Selain itu, ujar dia, bahan bukti yang diajukan JPU berupa sebatang besi berukuran satu meter adalah bukan milik tertuduh, melainkan dijumpai di dekat tempat sampah.

Oleh sebab itu argumentasi tim pembela bahwa perbuatan tersebut dilakukan tidak sengaja, atau spontan dilakukan tanpa sadar akibat pengaruh minuman keras.

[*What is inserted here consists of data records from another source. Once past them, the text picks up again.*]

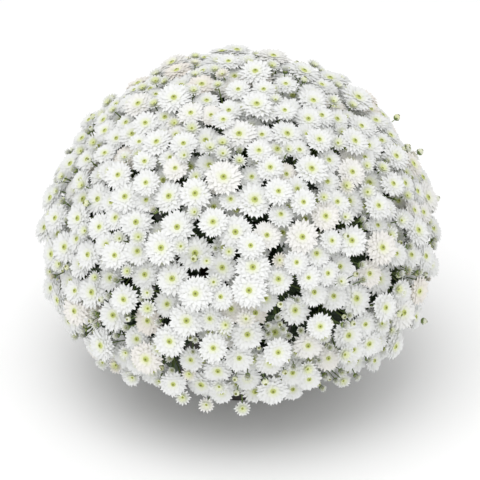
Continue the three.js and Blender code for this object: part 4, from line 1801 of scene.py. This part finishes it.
@dataclass
class Pot:
    """The plain tapered pot, spun from its profile, and the soil in it.

    Attributes:
        height: overall height.
        base: radius of the underside.
        mouth: radius of the wall's outside at the top.
        steps: how many sides it is spun with.
        holes: how many drain holes it has, and hole_circle how far out they are.
        edge: how far its edges are rounded.
        soil_sides: how many sides the soil has.
        soil_dip: how far below its full height the soil's flat top is, before its lumps.
        soil_gap: the gap between soil and pot.
        soil_rings: where the rings of corners on its top are, each as a share of the one before.
        ring_share: how much of that step an inset takes.
        lump: how high its lumps are.
    """

    height: float = 0.150
    base: float = 0.083
    mouth: float = 0.111
    wall: float = 0.003
    rim_height: float = 0.016
    rim_width: float = 0.005
    steps: int = 96
    holes: int = 6
    hole_radius: float = 0.006
    hole_circle: float = 0.055
    hole_sides: int = 24
    cutter_height: float = 0.02
    edge: float = 0.0008
    soil_height: float = 0.132
    soil_sides: int = 64
    soil_dip: float = 0.0025
    soil_gap: float = 0.0004
    soil_rings: tuple[float, ...] = (0.86, 0.84, 0.82, 0.78, 0.72, 0.6, 0.4)
    ring_share: float = 0.45
    lump: float = 0.004
    seed: int = 3

    def radius(self, height: float) -> float:
        """The outer radius of the wall at a height."""
        return self.base + (self.mouth - self.base) * height / self.height

    def model(self) -> bpy.types.Object:
        """Spins the wall and cuts the drain holes through its floor.

        Returns:
            The pot.
        """
        under = self.height - self.rim_height
        rim = self.mouth + self.rim_width
        profile = [
            (0.0, 0.0),
            (self.radius(0), 0.0),
            (self.radius(under), under),
            (self.radius(under) + self.rim_width, under),
            (rim, self.height),
            (rim - self.wall, self.height),
            (self.radius(under) - self.wall, under - self.wall),
            (self.radius(self.wall) - self.wall, self.wall),
            (0.0, self.wall),
        ]
        mesh = bpy.data.meshes.new("pot_body")
        mesh.from_pydata([(x, 0, z) for x, z in profile], [(i, i + 1) for i in range(len(profile) - 1)], [])
        obj = bpy.data.objects.new("pot_body", mesh)
        bpy.context.scene.collection.objects.link(obj)
        select_only(obj)
        with editing():
            bpy.ops.mesh.spin(steps=self.steps, angle=2 * math.pi, center=(0, 0, 0), axis=(0, 0, 1))
            bpy.ops.mesh.select_all(action="SELECT")
            bpy.ops.mesh.remove_doubles(threshold=1e-6)
            bpy.ops.mesh.normals_make_consistent(inside=False)
        for number in range(self.holes):
            bpy.ops.mesh.primitive_cylinder_add(
                vertices=self.hole_sides,
                radius=self.hole_radius,
                depth=self.cutter_height,
                location=around(np.zeros(3), UP, 2 * math.pi * number / self.holes, self.hole_circle),
            )
            cutter = bpy.context.active_object
            apply_modifier(obj, "BOOLEAN", operation="DIFFERENCE", object=cutter, solver="EXACT")
            bpy.data.objects.remove(cutter)
        sharp = math.radians(40)
        apply_modifier(obj, "BEVEL", width=self.edge, segments=2, limit_method="ANGLE", angle_limit=sharp)
        select_only(obj)
        bpy.ops.object.shade_smooth_by_angle(angle=math.radians(35))
        return obj

    def model_soil(self) -> bpy.types.Object:
        """Fills the pot with soil that has a lumpy top.

        Returns:
            The soil.
        """
        bottom, top = self.wall + self.soil_gap, self.soil_height - self.soil_dip
        low = self.radius(bottom) - self.wall - self.soil_gap
        high = self.radius(top) - self.wall - self.soil_gap
        bpy.ops.mesh.primitive_cone_add(
            vertices=self.soil_sides,
            radius1=low,
            radius2=high,
            depth=top - bottom,
            location=(0, 0, (top + bottom) / 2),
        )
        obj = bpy.context.active_object
        obj.name = "soil_fill"
        bpy.ops.object.transform_apply()
        bpy.ops.object.mode_set(mode="EDIT")
        for share in self.soil_rings:
            # The top's middle face is the one that each inset leaves round the axis.
            select_faces(obj, lambda face: face.normal.z > 0.9 and face.center.xy.length < 0.01)
            bpy.ops.mesh.inset(thickness=high * (1 - share) * self.ring_share)
        bpy.ops.object.mode_set(mode="OBJECT")
        random = np.random.default_rng(self.seed)
        for vertex in obj.data.vertices:
            if vertex.co.z > top - 1e-5 and vertex.co.xy.length < high - 1e-4:
                vertex.co.z += random.uniform(0.0, self.lump)
        select_only(obj)
        bpy.ops.object.shade_smooth()
        return obj


@dataclass(frozen=True)
class Lamp:
    """One square lamp that faces the plant.

    Attributes:
        name: its name.
        place: where it hangs.
        size: its side.
        power: its power in watts.
    """

    name: str
    place: tuple[float, float, float]
    size: float
    power: float


@dataclass
class Studio:
    """The pale floor, the soft light and the camera.

    Attributes:
        elevation: the camera's angle above the horizon, in degrees.
        distance: from the camera to the point that it looks at.
        width: what the picture spans there.
        aim: that point.
        floor_size: the floor's side.
        floor_gap: how far below the pot the floor is.
        floor_shade: how pale it is.
        sky_strength: how bright the white sky is.
        lamps: the soft lamps, over the plant and in front of it.
    """

    elevation: float = 29.0
    distance: float = 2.2
    width: float = 0.600
    aim: tuple[float, float, float] = (0.001, 0.0, 0.185)
    sensor: float = 36.0
    floor_size: float = 12.0
    floor_gap: float = 0.0005
    floor_shade: float = 0.96
    sky_strength: float = 0.9
    lamps: tuple[Lamp, ...] = (
        Lamp("overhead", (-0.5, -0.9, 2.6), 2.2, 26.0),
        Lamp("front", (0.3, -2.6, 0.7), 2.0, 14.0),
    )

    def floor(self) -> None:
        """Lays the floor."""
        bpy.ops.mesh.primitive_plane_add(size=self.floor_size, location=(0, 0, -self.floor_gap))
        floor = bpy.context.active_object
        floor.name = "studio_floor"
        material, shader = new_material("studio_white")
        shade = (self.floor_shade, self.floor_shade, self.floor_shade, 1)
        feed(shader, {"Base Color": shade, "Roughness": 0.9, "Specular IOR Level": 0.1})
        floor.data.materials.append(material)

    def light(self) -> None:
        """Sets the white sky and the lamps."""
        world = bpy.data.worlds.new("studio_sky")
        bpy.context.scene.world = world
        world.use_nodes = True
        sky = world.node_tree.nodes["Background"]
        feed(sky, {"Color": (1.0, 1.0, 1.0, 1), "Strength": self.sky_strength})
        for lamp in self.lamps:
            self.hang(lamp)

    def hang(self, lamp: Lamp) -> None:
        """Hangs one lamp."""
        data = bpy.data.lights.new(lamp.name, "AREA")
        data.size = lamp.size
        data.energy = lamp.power
        hung = bpy.data.objects.new(lamp.name, data)
        hung.location = lamp.place
        hung.rotation_euler = (Vector(self.aim) - Vector(lamp.place)).to_track_quat("-Z", "Y").to_euler()
        bpy.context.scene.collection.objects.link(hung)

    def camera(self) -> None:
        """Places the camera."""
        data = bpy.data.cameras.new("camera")
        data.sensor_width = self.sensor
        data.lens = self.sensor * self.distance / self.width
        angle = math.radians(self.elevation)
        back = Vector((0, -math.cos(angle), math.sin(angle)))
        camera = bpy.data.objects.new("camera", data)
        camera.location = Vector(self.aim) + back * self.distance
        camera.rotation_euler = (-back).to_track_quat("-Z", "Y").to_euler()
        bpy.context.scene.collection.objects.link(camera)
        bpy.context.scene.camera = camera

    def build(self) -> None:
        """Sets up the studio."""
        self.camera()
        self.floor()
        self.light()
        bpy.context.scene.view_settings.view_transform = "Standard"


@dataclass
class Plant:
    """The whole plant in its pot.

    Attributes:
        bed: its layout.
        leaf_bends: droop, fold and wave of each variant of the leaf.
        triangles: how many its pieces have so far.
    """

    bed: Bed = field(default_factory=Bed)
    leaf_bends: tuple[tuple[float, float, float], ...] = (
        (0.16, 0.30, 0.03),
        (0.24, 0.18, 0.045),
        (0.05, 0.38, 0.02),
        (0.30, 0.26, 0.05),
    )
    triangles: int = 0

    def ready(self, piece: bpy.types.Object, slot: str, *nodes: str) -> None:
        """Hands a finished piece to the frame.

        Args:
            piece: the piece.
            slot: not used.
            nodes: the solids that it stands for.
        """
        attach(piece, "root")
        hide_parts(*nodes)
        piece.data.calc_loop_triangles()
        count = len(piece.data.loop_triangles)
        self.triangles += count
        log.info("%s: %d triangles", piece.name, count)

    def build_sprays(self) -> None:
        """Builds every spray, in a piece for its petals, one for its hearts and one for its green parts."""
        florist = Florist()
        finishes = (PetalFinish().make(), HeartFinish().make(), GreenFinish().make())
        for number in range(self.bed.spray_count):
            shapes = Spray(number, self.bed, florist).parts()
            for name, shape, finish in zip(("petals", "hearts", "pedicels"), shapes, finishes):
                piece = shape.piece(f"{name}_{number + 1:02d}", finish)
                self.ready(piece, "petals", f"spray_{number + 1:02d}")

    def build_stems(self) -> None:
        """Builds every stem, in a piece for its wood and one for its leaves."""
        cutter = LeafCutter()
        leaves = [cutter.model(*bend) for bend in self.leaf_bends]
        bark, blade = StemFinish().make(), LeafFinish().make()
        for number in range(self.bed.stem_count):
            wood, foliage = Stem(number, self.bed, leaves).parts()
            node = f"stem_{number + 1:02d}"
            self.ready(wood.piece(f"branches_{number + 1:02d}", bark), "leaves", node)
            self.ready(foliage.piece(f"foliage_{number + 1:02d}", blade), "leaves", node)

    def build_pot(self) -> None:
        """Builds the pot and its soil."""
        pot = Pot()
        body, soil = pot.model(), pot.model_soil()
        body.data.materials.append(PotFinish().make())
        soil.data.materials.append(SoilFinish().make())
        self.ready(body, "pot", "pot")
        self.ready(soil, "soil", "soil")


def main() -> None:
    """Builds the plant and its studio, and notes how many heads and triangles it has."""
    logging.basicConfig(level=logging.INFO, format="%(message)s")
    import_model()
    bpy.ops.object.select_all(action="DESELECT")
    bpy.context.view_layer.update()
    Studio().build()
    plant = Plant()
    log.info("heads: %d", len(plant.bed.heads))
    plant.build_sprays()
    plant.build_stems()
    plant.build_pot()
    log.info("all pieces: %d triangles", plant.triangles)


if __name__ == "__main__":
    main()
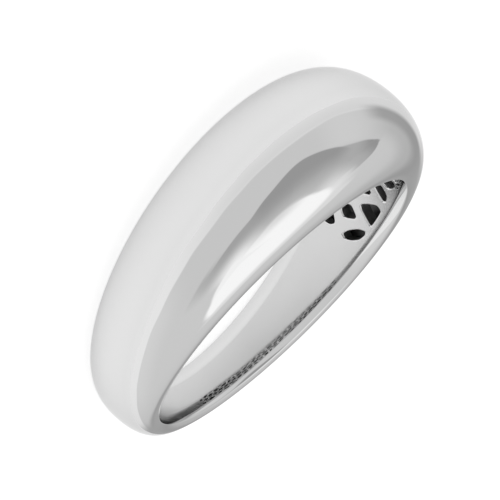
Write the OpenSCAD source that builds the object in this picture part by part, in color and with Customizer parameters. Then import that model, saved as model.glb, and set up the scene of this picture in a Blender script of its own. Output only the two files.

Sementara itu Konsul Jenderal RI Akhmad DH Irfan yang dihubungi secara terpisah mengatakan, pihaknya telah mengawal kasus ini sejak awal, mendampingi tertuduh saat proses interogasi di Balai Polis Sandakan, menemuinya ke penjara Sibuga, Sandakan dan menunjuk pengacara Farazwin Haxdy untuk memberikan pembelaan di Mahkamah.

"KJRI Kota Kinabalu melakukan upaya-upaya pendampingan hukum bagi WNI yang terancam hukuman mati di wilayah kerja dengan tetap menghormati hukum setempat. Dalam kasus Herman ini, semua celah hukum kami manfaatkan untuk mengupayakan proses hukum kepada yang bersangkutan berlangsung adil," lanjut Irfan.

Dalam kurun waktu 2015 - 2017, KJRI Kota Kinabalu telah menangani 21 kasus WNI yang terancam hukuman mati dan sebagian besar karena terlibat tindak pidana pembunuhan.

Dari jumlah tersebut tujuh orang berhasil dibebaskan dari hukuman mati, tiga orang inkracht dan sedang dalam proses permohonan pengampunan (pardon) kepada Yang Dipertua Negeri Sabah, empat orang sedang dibicarakan di tingkat Mahkamah Tinggi dan tujuh orang sedang dalam proses penyidikan dan pengumpulan bukti-bukti.